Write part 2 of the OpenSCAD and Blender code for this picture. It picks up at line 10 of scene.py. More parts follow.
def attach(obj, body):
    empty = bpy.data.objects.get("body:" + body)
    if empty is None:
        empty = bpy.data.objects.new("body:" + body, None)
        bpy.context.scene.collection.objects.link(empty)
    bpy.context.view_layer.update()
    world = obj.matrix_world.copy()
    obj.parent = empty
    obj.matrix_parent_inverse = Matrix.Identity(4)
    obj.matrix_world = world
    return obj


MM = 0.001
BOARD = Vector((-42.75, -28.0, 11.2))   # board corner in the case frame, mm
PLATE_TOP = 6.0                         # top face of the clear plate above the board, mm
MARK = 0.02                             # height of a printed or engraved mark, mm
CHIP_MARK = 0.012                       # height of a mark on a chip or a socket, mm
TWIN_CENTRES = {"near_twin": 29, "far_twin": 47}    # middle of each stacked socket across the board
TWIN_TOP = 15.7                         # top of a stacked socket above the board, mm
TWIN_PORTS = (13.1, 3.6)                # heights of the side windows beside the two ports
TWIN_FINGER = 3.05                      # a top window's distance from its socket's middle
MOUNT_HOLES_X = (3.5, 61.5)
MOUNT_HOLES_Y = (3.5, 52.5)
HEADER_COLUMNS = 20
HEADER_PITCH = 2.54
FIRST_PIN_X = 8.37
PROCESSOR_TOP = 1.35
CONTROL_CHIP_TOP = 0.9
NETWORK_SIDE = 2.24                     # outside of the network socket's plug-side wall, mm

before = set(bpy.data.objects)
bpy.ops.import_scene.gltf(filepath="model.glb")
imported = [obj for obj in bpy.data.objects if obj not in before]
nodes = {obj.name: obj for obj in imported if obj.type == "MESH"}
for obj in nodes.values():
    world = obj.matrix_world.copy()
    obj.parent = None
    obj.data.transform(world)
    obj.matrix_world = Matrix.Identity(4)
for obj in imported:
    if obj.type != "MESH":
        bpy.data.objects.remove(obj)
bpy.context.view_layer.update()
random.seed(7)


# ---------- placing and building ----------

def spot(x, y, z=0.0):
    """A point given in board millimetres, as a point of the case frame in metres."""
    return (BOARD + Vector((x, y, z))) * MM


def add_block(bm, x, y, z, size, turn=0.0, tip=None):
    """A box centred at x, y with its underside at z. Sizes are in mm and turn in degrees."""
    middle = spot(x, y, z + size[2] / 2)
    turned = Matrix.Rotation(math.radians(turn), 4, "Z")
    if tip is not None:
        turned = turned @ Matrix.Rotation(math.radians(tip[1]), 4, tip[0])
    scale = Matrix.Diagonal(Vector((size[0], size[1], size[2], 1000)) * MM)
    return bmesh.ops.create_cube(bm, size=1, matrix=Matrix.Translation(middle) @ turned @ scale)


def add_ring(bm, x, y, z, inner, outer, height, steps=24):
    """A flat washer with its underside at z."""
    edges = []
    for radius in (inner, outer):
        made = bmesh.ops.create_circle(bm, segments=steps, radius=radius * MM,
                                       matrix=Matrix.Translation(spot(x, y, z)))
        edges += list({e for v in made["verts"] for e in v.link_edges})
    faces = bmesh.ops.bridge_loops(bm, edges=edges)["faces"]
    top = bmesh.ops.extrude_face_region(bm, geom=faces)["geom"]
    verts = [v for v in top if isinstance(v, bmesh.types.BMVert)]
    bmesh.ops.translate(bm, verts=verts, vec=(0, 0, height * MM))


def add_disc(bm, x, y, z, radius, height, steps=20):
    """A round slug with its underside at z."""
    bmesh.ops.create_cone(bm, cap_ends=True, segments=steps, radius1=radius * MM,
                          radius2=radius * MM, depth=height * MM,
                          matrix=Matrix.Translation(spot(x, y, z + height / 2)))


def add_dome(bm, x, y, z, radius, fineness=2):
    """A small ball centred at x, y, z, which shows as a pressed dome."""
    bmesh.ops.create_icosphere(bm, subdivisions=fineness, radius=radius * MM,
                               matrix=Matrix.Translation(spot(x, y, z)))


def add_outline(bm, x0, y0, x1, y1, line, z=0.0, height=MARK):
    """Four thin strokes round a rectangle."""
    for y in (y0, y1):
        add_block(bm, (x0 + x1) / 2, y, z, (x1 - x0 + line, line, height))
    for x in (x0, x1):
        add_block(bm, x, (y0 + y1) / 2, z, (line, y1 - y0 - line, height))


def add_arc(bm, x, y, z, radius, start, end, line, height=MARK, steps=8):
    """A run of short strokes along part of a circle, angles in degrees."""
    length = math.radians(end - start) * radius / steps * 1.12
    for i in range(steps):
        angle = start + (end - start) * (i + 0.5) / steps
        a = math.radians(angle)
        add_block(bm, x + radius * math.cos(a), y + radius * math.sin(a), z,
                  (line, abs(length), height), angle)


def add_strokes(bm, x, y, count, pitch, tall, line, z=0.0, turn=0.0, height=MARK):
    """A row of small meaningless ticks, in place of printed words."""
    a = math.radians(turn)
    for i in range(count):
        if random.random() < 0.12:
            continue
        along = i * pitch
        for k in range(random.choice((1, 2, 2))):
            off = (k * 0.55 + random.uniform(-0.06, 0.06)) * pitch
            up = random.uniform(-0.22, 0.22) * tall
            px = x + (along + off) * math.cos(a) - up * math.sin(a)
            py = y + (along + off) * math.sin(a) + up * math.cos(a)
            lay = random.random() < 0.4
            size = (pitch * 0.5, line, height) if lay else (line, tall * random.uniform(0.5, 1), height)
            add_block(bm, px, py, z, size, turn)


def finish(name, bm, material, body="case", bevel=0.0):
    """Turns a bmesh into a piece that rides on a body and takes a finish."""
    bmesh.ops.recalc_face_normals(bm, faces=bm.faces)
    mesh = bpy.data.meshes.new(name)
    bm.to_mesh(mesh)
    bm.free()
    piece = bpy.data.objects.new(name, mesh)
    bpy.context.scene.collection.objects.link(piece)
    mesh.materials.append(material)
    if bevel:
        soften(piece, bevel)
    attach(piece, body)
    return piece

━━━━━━

* [The problem]:
From the first line to the last, retype the data exactly.

* [Final answer]:
Write part 2 of the OpenSCAD and Blender code for this picture. It picks up at line 10 of scene.py. More parts follow.
def attach(obj, body):
    empty = bpy.data.objects.get("body:" + body)
    if empty is None:
        empty = bpy.data.objects.new("body:" + body, None)
        bpy.context.scene.collection.objects.link(empty)
    bpy.context.view_layer.update()
    world = obj.matrix_world.copy()
    obj.parent = empty
    obj.matrix_parent_inverse = Matrix.Identity(4)
    obj.matrix_world = world
    return obj


MM = 0.001
BOARD = Vector((-42.75, -28.0, 11.2))   # board corner in the case frame, mm
PLATE_TOP = 6.0                         # top face of the clear plate above the board, mm
MARK = 0.02                             # height of a printed or engraved mark, mm
CHIP_MARK = 0.012                       # height of a mark on a chip or a socket, mm
TWIN_CENTRES = {"near_twin": 29, "far_twin": 47}    # middle of each stacked socket across the board
TWIN_TOP = 15.7                         # top of a stacked socket above the board, mm
TWIN_PORTS = (13.1, 3.6)                # heights of the side windows beside the two ports
TWIN_FINGER = 3.05                      # a top window's distance from its socket's middle
MOUNT_HOLES_X = (3.5, 61.5)
MOUNT_HOLES_Y = (3.5, 52.5)
HEADER_COLUMNS = 20
HEADER_PITCH = 2.54
FIRST_PIN_X = 8.37
PROCESSOR_TOP = 1.35
CONTROL_CHIP_TOP = 0.9
NETWORK_SIDE = 2.24                     # outside of the network socket's plug-side wall, mm

before = set(bpy.data.objects)
bpy.ops.import_scene.gltf(filepath="model.glb")
imported = [obj for obj in bpy.data.objects if obj not in before]
nodes = {obj.name: obj for obj in imported if obj.type == "MESH"}
for obj in nodes.values():
    world = obj.matrix_world.copy()
    obj.parent = None
    obj.data.transform(world)
    obj.matrix_world = Matrix.Identity(4)
for obj in imported:
    if obj.type != "MESH":
        bpy.data.objects.remove(obj)
bpy.context.view_layer.update()
random.seed(7)


# ---------- placing and building ----------

def spot(x, y, z=0.0):
    """A point given in board millimetres, as a point of the case frame in metres."""
    return (BOARD + Vector((x, y, z))) * MM


def add_block(bm, x, y, z, size, turn=0.0, tip=None):
    """A box centred at x, y with its underside at z. Sizes are in mm and turn in degrees."""
    middle = spot(x, y, z + size[2] / 2)
    turned = Matrix.Rotation(math.radians(turn), 4, "Z")
    if tip is not None:
        turned = turned @ Matrix.Rotation(math.radians(tip[1]), 4, tip[0])
    scale = Matrix.Diagonal(Vector((size[0], size[1], size[2], 1000)) * MM)
    return bmesh.ops.create_cube(bm, size=1, matrix=Matrix.Translation(middle) @ turned @ scale)


def add_ring(bm, x, y, z, inner, outer, height, steps=24):
    """A flat washer with its underside at z."""
    edges = []
    for radius in (inner, outer):
        made = bmesh.ops.create_circle(bm, segments=steps, radius=radius * MM,
                                       matrix=Matrix.Translation(spot(x, y, z)))
        edges += list({e for v in made["verts"] for e in v.link_edges})
    faces = bmesh.ops.bridge_loops(bm, edges=edges)["faces"]
    top = bmesh.ops.extrude_face_region(bm, geom=faces)["geom"]
    verts = [v for v in top if isinstance(v, bmesh.types.BMVert)]
    bmesh.ops.translate(bm, verts=verts, vec=(0, 0, height * MM))


def add_disc(bm, x, y, z, radius, height, steps=20):
    """A round slug with its underside at z."""
    bmesh.ops.create_cone(bm, cap_ends=True, segments=steps, radius1=radius * MM,
                          radius2=radius * MM, depth=height * MM,
                          matrix=Matrix.Translation(spot(x, y, z + height / 2)))


def add_dome(bm, x, y, z, radius, fineness=2):
    """A small ball centred at x, y, z, which shows as a pressed dome."""
    bmesh.ops.create_icosphere(bm, subdivisions=fineness, radius=radius * MM,
                               matrix=Matrix.Translation(spot(x, y, z)))


def add_outline(bm, x0, y0, x1, y1, line, z=0.0, height=MARK):
    """Four thin strokes round a rectangle."""
    for y in (y0, y1):
        add_block(bm, (x0 + x1) / 2, y, z, (x1 - x0 + line, line, height))
    for x in (x0, x1):
        add_block(bm, x, (y0 + y1) / 2, z, (line, y1 - y0 - line, height))


def add_arc(bm, x, y, z, radius, start, end, line, height=MARK, steps=8):
    """A run of short strokes along part of a circle, angles in degrees."""
    length = math.radians(end - start) * radius / steps * 1.12
    for i in range(steps):
        angle = start + (end - start) * (i + 0.5) / steps
        a = math.radians(angle)
        add_block(bm, x + radius * math.cos(a), y + radius * math.sin(a), z,
                  (line, abs(length), height), angle)


def add_strokes(bm, x, y, count, pitch, tall, line, z=0.0, turn=0.0, height=MARK):
    """A row of small meaningless ticks, in place of printed words."""
    a = math.radians(turn)
    for i in range(count):
        if random.random() < 0.12:
            continue
        along = i * pitch
        for k in range(random.choice((1, 2, 2))):
            off = (k * 0.55 + random.uniform(-0.06, 0.06)) * pitch
            up = random.uniform(-0.22, 0.22) * tall
            px = x + (along + off) * math.cos(a) - up * math.sin(a)
            py = y + (along + off) * math.sin(a) + up * math.cos(a)
            lay = random.random() < 0.4
            size = (pitch * 0.5, line, height) if lay else (line, tall * random.uniform(0.5, 1), height)
            add_block(bm, px, py, z, size, turn)


def finish(name, bm, material, body="case", bevel=0.0):
    """Turns a bmesh into a piece that rides on a body and takes a finish."""
    bmesh.ops.recalc_face_normals(bm, faces=bm.faces)
    mesh = bpy.data.meshes.new(name)
    bm.to_mesh(mesh)
    bm.free()
    piece = bpy.data.objects.new(name, mesh)
    bpy.context.scene.collection.objects.link(piece)
    mesh.materials.append(material)
    if bevel:
        soften(piece, bevel)
    attach(piece, body)
    return piece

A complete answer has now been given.